■ GIVEN REQUEST ■
Write out the material below again, unchanged.

■ RECORDS SUPPLIED ■

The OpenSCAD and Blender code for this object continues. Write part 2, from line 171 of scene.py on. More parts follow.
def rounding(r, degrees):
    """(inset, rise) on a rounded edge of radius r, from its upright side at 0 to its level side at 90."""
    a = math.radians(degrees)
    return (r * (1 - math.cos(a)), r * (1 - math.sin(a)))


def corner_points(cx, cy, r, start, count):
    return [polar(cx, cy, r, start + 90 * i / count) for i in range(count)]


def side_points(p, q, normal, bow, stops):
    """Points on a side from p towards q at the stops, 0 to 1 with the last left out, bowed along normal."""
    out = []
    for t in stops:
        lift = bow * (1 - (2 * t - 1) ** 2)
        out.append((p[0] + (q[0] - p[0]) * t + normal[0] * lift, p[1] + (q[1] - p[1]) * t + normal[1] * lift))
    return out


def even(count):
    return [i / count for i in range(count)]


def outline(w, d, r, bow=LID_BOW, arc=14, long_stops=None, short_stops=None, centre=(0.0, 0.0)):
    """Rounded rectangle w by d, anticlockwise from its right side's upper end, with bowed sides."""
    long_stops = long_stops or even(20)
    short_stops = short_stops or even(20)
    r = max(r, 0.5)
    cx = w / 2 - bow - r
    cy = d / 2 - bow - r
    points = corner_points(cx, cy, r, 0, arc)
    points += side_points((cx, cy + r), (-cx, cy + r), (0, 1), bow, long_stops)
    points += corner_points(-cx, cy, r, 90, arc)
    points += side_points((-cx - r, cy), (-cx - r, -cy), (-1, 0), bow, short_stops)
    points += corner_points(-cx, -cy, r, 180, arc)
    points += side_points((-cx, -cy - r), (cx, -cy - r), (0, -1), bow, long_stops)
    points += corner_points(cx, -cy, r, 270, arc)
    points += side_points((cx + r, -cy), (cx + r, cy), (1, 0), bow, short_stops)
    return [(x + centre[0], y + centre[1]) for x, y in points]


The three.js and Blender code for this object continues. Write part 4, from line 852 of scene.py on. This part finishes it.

■ ANSWER FOR THIS EXERCISE ■
The OpenSCAD and Blender code for this object continues. Write part 2, from line 171 of scene.py on. More parts follow.
def rounding(r, degrees):
    """(inset, rise) on a rounded edge of radius r, from its upright side at 0 to its level side at 90."""
    a = math.radians(degrees)
    return (r * (1 - math.cos(a)), r * (1 - math.sin(a)))


def corner_points(cx, cy, r, start, count):
    return [polar(cx, cy, r, start + 90 * i / count) for i in range(count)]


def side_points(p, q, normal, bow, stops):
    """Points on a side from p towards q at the stops, 0 to 1 with the last left out, bowed along normal."""
    out = []
    for t in stops:
        lift = bow * (1 - (2 * t - 1) ** 2)
        out.append((p[0] + (q[0] - p[0]) * t + normal[0] * lift, p[1] + (q[1] - p[1]) * t + normal[1] * lift))
    return out


def even(count):
    return [i / count for i in range(count)]


def outline(w, d, r, bow=LID_BOW, arc=14, long_stops=None, short_stops=None, centre=(0.0, 0.0)):
    """Rounded rectangle w by d, anticlockwise from its right side's upper end, with bowed sides."""
    long_stops = long_stops or even(20)
    short_stops = short_stops or even(20)
    r = max(r, 0.5)
    cx = w / 2 - bow - r
    cy = d / 2 - bow - r
    points = corner_points(cx, cy, r, 0, arc)
    points += side_points((cx, cy + r), (-cx, cy + r), (0, 1), bow, long_stops)
    points += corner_points(-cx, cy, r, 90, arc)
    points += side_points((-cx - r, cy), (-cx - r, -cy), (-1, 0), bow, short_stops)
    points += corner_points(-cx, -cy, r, 180, arc)
    points += side_points((-cx, -cy - r), (cx, -cy - r), (0, -1), bow, long_stops)
    points += corner_points(cx, -cy, r, 270, arc)
    points += side_points((cx + r, -cy), (cx + r, cy), (1, 0), bow, short_stops)
    return [(x + centre[0], y + centre[1]) for x, y in points]


The three.js and Blender code for this object continues. Write part 4, from line 852 of scene.py on. This part finishes it.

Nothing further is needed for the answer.